The S&P 500 (SPX) rose 2.9% this week, and the Nasdaq-100 (NDX) led with a 3.8% advance, driven by enthusiasm around artificial intelligence and sustained momentum in the tech sector. Investor sentiment remains strong despite lower trading volumes, and volatility hovered near multi-month lows before ticking up slightly on soft economic data.
One of the primary drivers of market strength was continued leadership in the semiconductor industry. Micron (MU) posted better-than-expected quarterly results and provided bullish guidance tied to AI-related chip demand.

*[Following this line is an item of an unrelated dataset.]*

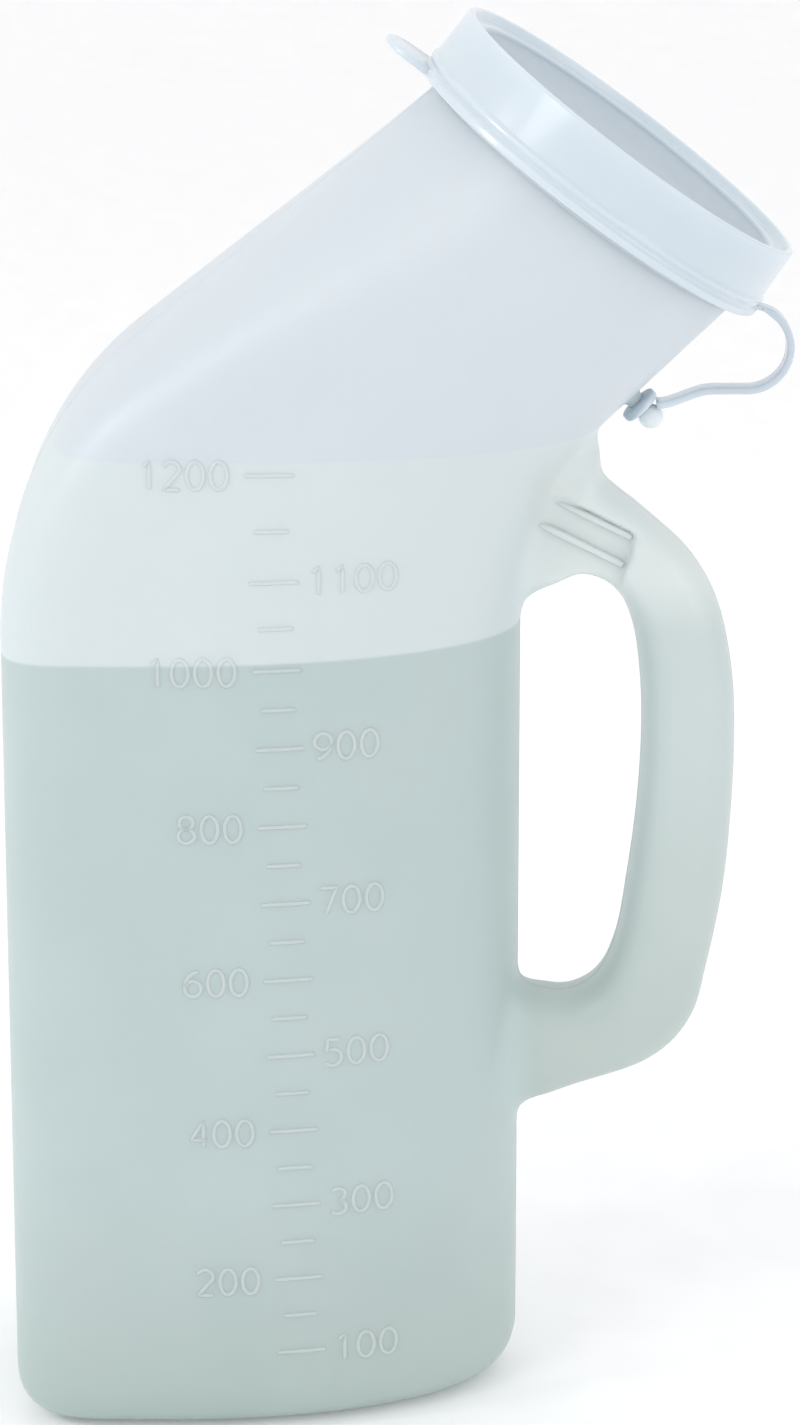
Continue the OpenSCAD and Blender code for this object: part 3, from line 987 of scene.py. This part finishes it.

Alongside strong performances from Nvidia (NVDA) and other chipmakers, the sector’s resilience reaffirmed investors’ confidence in growth-oriented sectors.

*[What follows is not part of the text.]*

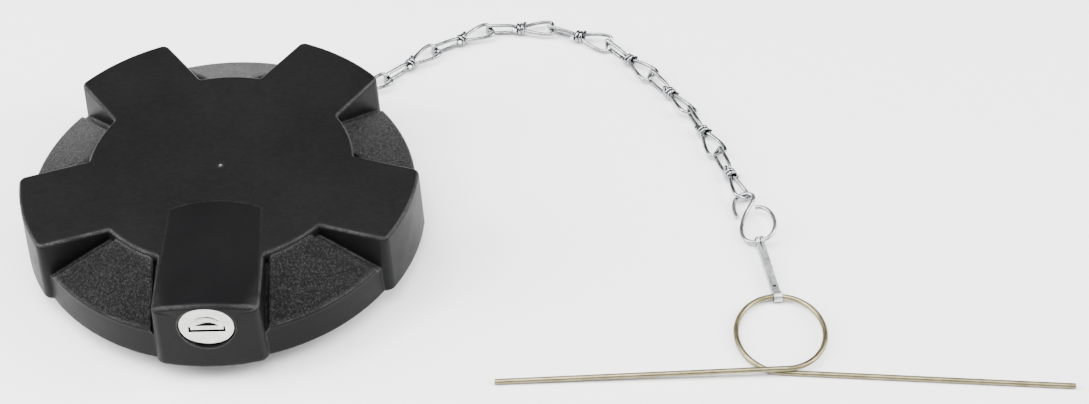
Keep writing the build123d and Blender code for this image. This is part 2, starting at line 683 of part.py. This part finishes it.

A Middle East ceasefire between Israel and Iran also added to market stability, helping drive oil prices lower and alleviating some inflationary concerns.
Economic data offered a more complex picture. The U.S. Commerce Department revised first-quarter GDP figures downward to a contraction of 0.5% on an annualized basis, the first negative reading in over two years. However, this decline was attributed more to a spike in imports ahead of anticipated tariffs than to weakening domestic demand. In contrast, May’s durable goods orders surged by 16.4%, the strongest monthly gain since 2014, fueled by a 230% increase in commercial aircraft orders. Even excluding transportation, the data indicated robust underlying demand.

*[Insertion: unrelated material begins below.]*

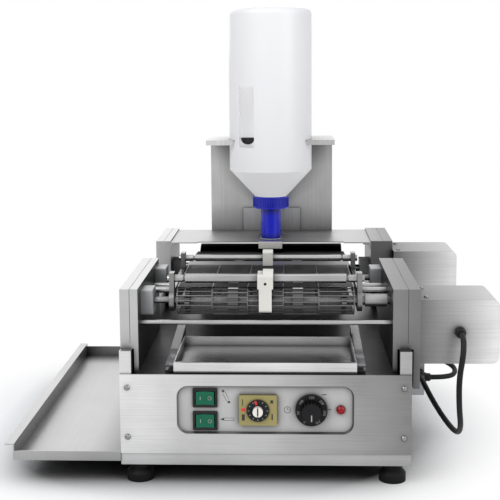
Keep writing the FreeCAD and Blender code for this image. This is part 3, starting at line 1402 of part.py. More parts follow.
def check_and_write():
    """Refuse a broken model, then write one file per node."""
    doc.recompute()
    for thing in doc.Objects:
        if "Invalid" in thing.State or "Error" in thing.State:
            raise ValueError("failed: " + thing.Label)
    os.makedirs("parts", exist_ok=True)
    for part in parts:
        if part.Shape.isNull() or not part.Shape.isValid():
            raise ValueError("bad shape: " + part.Label)
        part.Shape.exportStep(f"parts/{part.Label}.step")
        print(part.Label, len(part.Shape.Solids), round(part.Shape.Volume))


base_shell()
front_panel()
control_plate()
deck_plate()
feet()
screws_so_far = panel_screws()
switches()
timer()
thermostat()
pilot_lamp()
side_frames()
bearing_blocks()
conveyor_side_plates()
rods_and_ties()
shafts()
wire_belt()
belt_supports()
stripper_guides()
drip_pan()
side_tray()
drum()
transfer_plate()
top_plate()
dosing_shoe()
bottle_bracket()
bottle()
gearmotors(screws_so_far)
terminal_box()
glands()
power_inlet()
cords()
check_and_write()
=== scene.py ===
import json
import math

import bpy
from mathutils import Matrix, Vector


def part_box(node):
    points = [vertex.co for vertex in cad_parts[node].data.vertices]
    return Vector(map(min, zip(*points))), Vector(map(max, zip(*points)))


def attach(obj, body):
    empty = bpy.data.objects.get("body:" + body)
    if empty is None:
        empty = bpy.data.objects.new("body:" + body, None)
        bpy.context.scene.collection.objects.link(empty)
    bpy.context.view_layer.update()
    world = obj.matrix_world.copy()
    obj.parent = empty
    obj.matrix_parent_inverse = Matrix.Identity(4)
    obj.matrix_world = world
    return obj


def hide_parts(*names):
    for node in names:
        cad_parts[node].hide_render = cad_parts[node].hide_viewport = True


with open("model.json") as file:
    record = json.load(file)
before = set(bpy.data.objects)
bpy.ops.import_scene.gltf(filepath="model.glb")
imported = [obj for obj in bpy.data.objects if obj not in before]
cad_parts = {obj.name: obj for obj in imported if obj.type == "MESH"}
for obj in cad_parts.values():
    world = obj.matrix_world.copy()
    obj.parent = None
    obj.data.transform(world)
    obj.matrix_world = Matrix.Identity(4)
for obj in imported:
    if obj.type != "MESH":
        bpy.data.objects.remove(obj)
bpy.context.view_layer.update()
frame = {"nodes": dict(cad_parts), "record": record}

# Everything is in metres in the row frame: x to the right, y to the back, z up.
MM = 0.001
# How far a printed mark stands in front of the face that it is on.
PROUD = 0.03 * MM
# The band in which noise mostly falls.
NOISE_LOW, NOISE_HIGH = 0.3, 0.7


# Meshes, materials and shader nodes

def new_mesh(name, corners, faces):
    mesh = bpy.data.meshes.new(name)
    mesh.from_pydata(corners, [], faces)
    mesh.update()
    return bpy.data.objects.new(name, mesh)


def new_material(name):
    material = bpy.data.materials.new(name)
    material.use_nodes = True
    return material, material.node_tree


def add_node(tree, kind, inputs=None, **settings):
    """One shader node, its inputs either linked to a socket or set to a plain value."""
    node = tree.nodes.new(kind)
    for name, value in settings.items():
        setattr(node, name, value)
    for name, value in (inputs or {}).items():
        if isinstance(value, bpy.types.NodeSocket):
            tree.links.new(value, node.inputs[name])
        else:
            node.inputs[name].default_value = value
    return node


def calculate(tree, operation, *values):
    """The result of one math operation on sockets and plain numbers."""
    return add_node(tree, "ShaderNodeMath", dict(enumerate(values)), operation=operation).outputs[0]


def ramp(tree, value, start, end, low, high):
    """A number that goes from low to high as the value goes from start to end."""
    ends = {"Value": value, "From Min": start, "From Max": end, "To Min": low, "To Max": high}
    return add_node(tree, "ShaderNodeMapRange", ends).outputs[0]


def split(tree, vector):
    """The x, y and z of a vector."""
    return add_node(tree, "ShaderNodeSeparateXYZ", {0: vector}).outputs


def object_place(tree):
    """Where a point is in the object's own coordinates."""
    return add_node(tree, "ShaderNodeTexCoord").outputs["Object"]


def surface_normal(tree):
    """The x, y and z of the way that a surface faces."""
    return split(tree, add_node(tree, "ShaderNodeNewGeometry").outputs["Normal"])


def openness(tree, reach):
    """A number that is 1 in the open and falls in corners and hollows closer than reach."""
    return add_node(tree, "ShaderNodeAmbientOcclusion", {"Distance": reach}, samples=8).outputs["AO"]


def noise(tree, scale, detail, stretch=(1, 1, 1)):
    """Noise in the object's own coordinates, drawn out along the axes with small stretch."""
    drawn = add_node(tree, "ShaderNodeMapping", {"Scale": stretch, "Vector": object_place(tree)}).outputs[0]
    grains = {"Scale": scale, "Detail": detail, "Vector": drawn}
    return add_node(tree, "ShaderNodeTexNoise", grains).outputs["Fac"]


def spread(tree, value, low, high):
    """Map noise to a range of numbers."""
    return ramp(tree, value, NOISE_LOW, NOISE_HIGH, low, high)


def blend_colours(tree, value, dark, light):
    """Map noise to the colours between two."""
    blend = add_node(tree, "ShaderNodeValToRGB", {"Fac": value})
    for stop, place, colour in zip(blend.color_ramp.elements, (NOISE_LOW, NOISE_HIGH), (dark, light)):
        stop.position = place
        stop.color = (*colour, 1)
    return blend.outputs["Color"]


def scaled(tree, colour, share):
    """A colour times a number."""
    return add_node(tree, "ShaderNodeVectorMath", {0: colour, "Scale": share}, operation="SCALE").outputs[0]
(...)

The Federal Reserve remained a key focus throughout the week. Chair Jerome Powell testified before Congress, reiterating the Fed’s dual mandate and warning of potential inflationary pressures tied to tariffs. However, he also signaled the Fed’s readiness to adapt policy as needed. Futures markets now price in roughly 50 basis points of rate cuts before the end of 2025, with the first move expected in September. Currently, markets assign a roughly 25% chance of a cut in July. Should the May personal spending data show signs of weakening alongside declining consumer sentiment, the odds of a near-term cut may increase further. Next week’s payroll report will also play a critical role in shaping market expectations.
The Fed’s approach has begun to shift in tone. While Powell maintains that the Fed is committed to its 2% inflation target, he has also indicated reluctance to pursue tighter policy at the expense of labor market stability. With unemployment still historically low, the central bank appears less inclined to risk job losses for the sake of faster disinflation. This has raised questions about whether the Fed is prioritizing growth over inflation in practice, even if its formal messaging remains unchanged.
Despite the week’s optimism, risks remain. Market valuations, especially in tech, are beginning to look stretched. With the S&P 500 near all-time highs, any disruption to the current narrative such as unexpected inflation, renewed geopolitical tensions, or changes in Fed policy, could trigger a pullback.
As June ends and the second half of the year begins, the focus will increasingly be on validating the bullish thesis underpinning the rally. Economic releases in the coming weeks, including labor market data, inflation metrics, and consumer spending figures, will be critical in either reinforcing or challenging current market assumptions. For now, optimism prevails, but investors remain aware that shifting conditions could swiftly alter the outlook.